Nascida em 1920, em Cachoeira Paulista, no interior de São Paulo, e considerada a primeira escritora negra a se projetar nacionalmente, Ruth Guimarães publicou mais de 50 obras entre romance, contos, crônicas, poemas e traduções. Ela estreou na literatura em 1946, publicando seu primeiro e único romance, Água Funda, em que retrata a vida caipira no sul de Minas Gerais cujo enredo se passa em uma fazenda do sul de Minas Gerais entre a abolição da escravatura e o início do século 20.
Ruth fez aqui uma original reconstituição etnográfica da linguagem caipira, aproximando-a das pesquisas de Mário de Andrade, de quem foi aluna e que trabalhou também com a cultura popular e com o que ambos chamavam de “língua brasileira”.

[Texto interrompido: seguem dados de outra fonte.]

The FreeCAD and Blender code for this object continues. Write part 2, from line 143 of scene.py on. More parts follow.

Alfabetizada muito cedo, já lia os jornais locais aos 5 anos de idade. Aos 10, publicou seus primeiros poemas nas páginas dos periódicos de sua região. Embora tenha nascido no Estado de São Paulo, Ruth passou boa parte da infância em Minas Gerais, em uma fazenda que era administrada por seu pai, onde conviveu com o povo caipira, recolhendo boa parte das histórias orais que formam sua obra literária.
Ainda antes de completar 18 anos, em 1938, Ruth Guimarães mudou-se para São Paulo e entrou no curso de Filosofia da Faculdade de Letras e Filosofia da USP. Nessa época, começou a trabalhar em um laboratório farmacêutico e a participar de reuniões promovidas pelo escritor Amadeu de Queiroz no porão da Drogaria Baruel. Lá, conheceu autores como Menotti Del Picchia, Jorge Amado, Péricles Eugênio da Silva Ramos e Edgard Cavalheiro.

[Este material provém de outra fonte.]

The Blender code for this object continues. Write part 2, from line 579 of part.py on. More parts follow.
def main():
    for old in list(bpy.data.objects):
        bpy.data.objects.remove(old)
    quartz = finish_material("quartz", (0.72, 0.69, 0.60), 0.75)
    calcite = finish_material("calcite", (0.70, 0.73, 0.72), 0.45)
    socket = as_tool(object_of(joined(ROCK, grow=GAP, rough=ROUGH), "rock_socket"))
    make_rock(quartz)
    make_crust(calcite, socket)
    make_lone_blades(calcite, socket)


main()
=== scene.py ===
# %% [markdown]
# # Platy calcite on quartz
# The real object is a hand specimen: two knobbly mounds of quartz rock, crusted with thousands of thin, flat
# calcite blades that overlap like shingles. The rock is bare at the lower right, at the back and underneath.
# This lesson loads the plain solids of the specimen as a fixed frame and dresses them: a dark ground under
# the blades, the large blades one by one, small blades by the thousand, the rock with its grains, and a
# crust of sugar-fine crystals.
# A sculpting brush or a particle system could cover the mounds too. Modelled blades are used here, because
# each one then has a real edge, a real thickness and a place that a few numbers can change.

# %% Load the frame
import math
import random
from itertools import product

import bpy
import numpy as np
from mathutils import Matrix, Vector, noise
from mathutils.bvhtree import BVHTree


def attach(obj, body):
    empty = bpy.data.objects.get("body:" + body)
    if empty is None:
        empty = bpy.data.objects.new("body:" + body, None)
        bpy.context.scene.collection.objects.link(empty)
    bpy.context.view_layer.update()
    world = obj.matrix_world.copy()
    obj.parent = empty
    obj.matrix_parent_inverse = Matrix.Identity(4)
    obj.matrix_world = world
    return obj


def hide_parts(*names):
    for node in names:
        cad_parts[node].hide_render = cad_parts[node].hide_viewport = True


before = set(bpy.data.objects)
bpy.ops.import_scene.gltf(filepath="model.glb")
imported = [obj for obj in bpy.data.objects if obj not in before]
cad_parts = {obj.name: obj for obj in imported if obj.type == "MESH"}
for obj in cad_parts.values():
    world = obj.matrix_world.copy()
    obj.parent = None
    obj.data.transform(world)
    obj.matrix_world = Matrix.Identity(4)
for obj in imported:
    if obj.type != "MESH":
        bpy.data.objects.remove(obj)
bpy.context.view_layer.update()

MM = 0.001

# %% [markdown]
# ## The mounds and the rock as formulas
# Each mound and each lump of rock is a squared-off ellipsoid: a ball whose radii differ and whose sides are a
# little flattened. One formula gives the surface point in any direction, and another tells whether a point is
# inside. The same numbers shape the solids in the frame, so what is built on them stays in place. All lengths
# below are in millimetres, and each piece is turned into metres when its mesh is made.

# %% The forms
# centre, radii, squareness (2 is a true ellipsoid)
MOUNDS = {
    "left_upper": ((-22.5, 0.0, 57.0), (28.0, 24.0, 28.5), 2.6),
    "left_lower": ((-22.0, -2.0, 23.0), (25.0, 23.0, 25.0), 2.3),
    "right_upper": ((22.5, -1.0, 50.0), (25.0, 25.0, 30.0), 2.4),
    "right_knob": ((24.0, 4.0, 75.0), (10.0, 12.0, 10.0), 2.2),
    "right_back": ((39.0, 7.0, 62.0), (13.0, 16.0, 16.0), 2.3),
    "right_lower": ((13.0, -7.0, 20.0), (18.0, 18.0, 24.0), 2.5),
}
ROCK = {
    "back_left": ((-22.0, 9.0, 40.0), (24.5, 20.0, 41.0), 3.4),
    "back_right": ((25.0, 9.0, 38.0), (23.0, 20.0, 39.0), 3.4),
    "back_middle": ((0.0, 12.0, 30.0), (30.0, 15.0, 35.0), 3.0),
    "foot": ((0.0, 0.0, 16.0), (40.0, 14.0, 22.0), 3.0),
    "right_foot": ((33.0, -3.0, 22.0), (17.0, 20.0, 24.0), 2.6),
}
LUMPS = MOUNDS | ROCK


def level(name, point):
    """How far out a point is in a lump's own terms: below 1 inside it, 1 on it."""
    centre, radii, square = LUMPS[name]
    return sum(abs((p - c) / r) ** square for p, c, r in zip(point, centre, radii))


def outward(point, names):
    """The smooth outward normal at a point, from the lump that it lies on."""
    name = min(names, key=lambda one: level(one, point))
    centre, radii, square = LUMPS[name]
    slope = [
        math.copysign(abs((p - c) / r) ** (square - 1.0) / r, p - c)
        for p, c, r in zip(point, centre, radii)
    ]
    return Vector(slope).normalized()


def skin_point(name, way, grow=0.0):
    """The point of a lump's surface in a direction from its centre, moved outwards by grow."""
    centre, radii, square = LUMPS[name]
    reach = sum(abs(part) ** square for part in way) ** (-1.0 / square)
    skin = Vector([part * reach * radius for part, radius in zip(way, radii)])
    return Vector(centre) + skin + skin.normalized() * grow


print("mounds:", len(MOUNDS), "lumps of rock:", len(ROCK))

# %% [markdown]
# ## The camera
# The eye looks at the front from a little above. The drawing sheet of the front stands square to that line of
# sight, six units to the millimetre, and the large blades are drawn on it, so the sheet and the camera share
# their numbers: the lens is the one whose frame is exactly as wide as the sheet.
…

Foi Cavalheiro quem a ajudou a publicar, em 1950, seu segundo livro, Os Filhos do Medo. Editado pela Editora da Livraria do Globo, foi lançado em um evento conjunto com Sagarana, de Guimarães Rosa, e Praia Viva, de Lygia Fagundes Telles. A escritora recebeu elogios de Érico Veríssimo e do respeitado crítico literário Antônio Cândido.
Ruth também passou a atuar como jornalista — publicou em grandes jornais como O Estado de S. Paulo e Folha de S.Paulo, além de atuar como tradutora, inclusive traduzindo obras do latim para o português. E, em sua cidade natal, trabalhou como professora. Casou-se com um primo, com quem teve nove filhos — oito deles com problemas de saúde, sendo que três portadores de síndrome de Alport, doença hereditária progressiva associada ao comprometimento renal, auditivo e oftalmológico.
Em 2007, em depoimento concedido ao Museu Afro Brasil, ela afirmou que “assim como somos um povo mestiço, todo cheio de misturas de todo jeito, a nossa literatura também é toda feita de pedaços de textos, de arrumações aqui e ali. Minha literatura é isso também. Eu conto a história da roça, de gente da roça, do caipira. Eu também sou caipira, modéstia à parte. Eu não me importei muito se havia uma tendência, ou se havia uma inclinação para contar a história do preto; como eu também sou misturada, o meu livro é misturado. Como eu sou brasileira, nesse sentido de brasileiro todo um pouco para lá, um pouco para cá, o meu livro também é assim, um pouco para lá, um pouco para cá”. Ela enfatizava que era necessário “saber da raiz negra de onde viemos”. “A história negra está por fazer, a literatura negra está por fazer, a poesia está por fazer”, disse.
A escritora tomou posse na cadeira 22 da Academia Paulista de Letras em 2008 e, mesmo após os 90 anos, seguia pesquisando contos do folclore paulista. Ela morreu em 2014, em decorrência de complicações da diabetes.
Em 2020 foram publicados ainda dois livros inéditos da autora, Contos Negros e Contos Índios. E outros dois devem chegar às livrarias em 2021 — Contos da Terra e do Céu e Contos de Encantamento.